125 Years of International at NC State
- By Lise Brocard, Intern, Office of International Affairs
Founded as a small land-grant institution aimed at providing higher education to the people of North Carolina, over the years NC State has become a leader in education and research. But that’s not all the University has to offer. NC State is also advancing on a global level and has the largest international population at a public school in North Carolina. From the beginning, international diversity has always been something the Wolfpack could be proud of.
NC State’s international history started as early as 1892, only five years after the school was created, when first international student enrolled at what was at the time the Agriculture and Mechanic Arts College.
Just a couple of years later, in 1898, Teisaku Sugushita from Tokyo, Japan, became the first Asian student to graduate from NC State. At the time, the Japanese government was sending international students
to the United States to study engineering and then come back to Japan towork in government positions. Sugushita immersed himself in American culture by learning how to play football and became the team’s
quarterback. Nowadays, things haven’t changed much for international students. They come to the U.S. to gain knowledge that can be applied back home, and to get a taste of the “American way of life” while
sharing their culture here on campus, allowing American students to discover new food, sports or traditions.
In the early 1970’s, more and more international students began to come to NC State. To better integrate them into the Wolfpack community, in 1973 Alexander Hall became a dorm dedicated to international students and cultural exchange. The same year, the first International Fair was held to provide the students with the opportunity to discover the culture and customs of various countries.
Today, more than 2,500 international students are enrolled at NC State. A small number are here on exchange programs for a semester or a year, and about 250 of them are here for full 4-year undergraduate program. But undergraduate students are not the majority. The strong reputation of NC State in the STEM (Science, Technology, Engineering or Mathematics) field is very appealing to many international students who wish to enroll in graduate programs and do high-level research.
Being international isn’t only for students from other countries who spend time here on campus. It also includes NC State students going abroad, be it an alternative service break, a summer, a semester or even a year abroad. They participate in building our future connected world. Students are not the only ones building ties between NC State and communities overseas. Foreign-born faculty and staff also represent a wide range of countries and NC State welcomes about 500 visiting scholars per year. These international visitors represent interns, teachers and researchers from around the world.
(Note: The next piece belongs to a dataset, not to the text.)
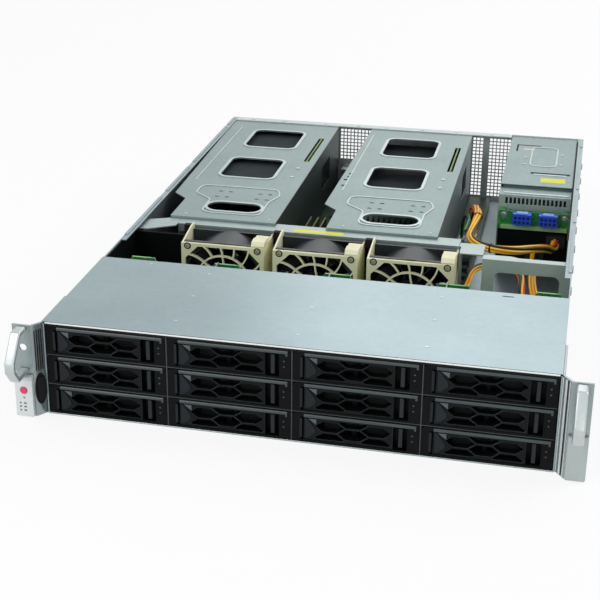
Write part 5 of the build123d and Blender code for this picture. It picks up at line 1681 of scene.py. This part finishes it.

One of the best examples of international cooperation is the story of Harry C. Kelly, Provost and Vice Chancellor of NC State in the 1960’s and 70’s. Kelly was sent to Japan after World War II to oversee the work of Japanese scientists. Thanks to his work both as a physicist and in as an Administrator at NC State, Kelly helped improve the relations between academics in the U.S. and Japan in the troubled post-war context. His work planted the seed for flourishing international collaboration with many countries around the world.
The university recognizes the importance of understanding other cultures in a global world. Since 1980 and the creation of the Study Abroad Office, NC State has strived to provide a great variety of opportunities to be internationally engaged through its many programs. Students can be sent virtually anywhere in the world, as long as it complies with U.S. safety policies. This year over 900 students are taking part in a study abroad program, a great evolution compared to the beginnings in 1985-1986 when only 66 students were sent abroad. Students usually want to challenge themselves by going abroad. They want to see if they can live on their own in a foreign land. But in the end they learn much more than that. “My semester abroad in France allowed me to compare cultures and ways of doing things, broadening my understanding and ability to form greater opinions and values,” says senior Tatum Rees, from the College of Textiles.
There are many ways to be international at NC State, and not all of them require traveling overseas. Cross-cultural activities take place every day on campus and sometimes students don’t realize they’re part of it. From having a cup of coffee with friends from around the world in a conversation club to participating in cultural workshops with the International Cultural Leadership Project, everybody can be involved. Whichever country you call home and wherever you are on the globe there is always someone as eager to learn about your culture as you are about discovering theirs.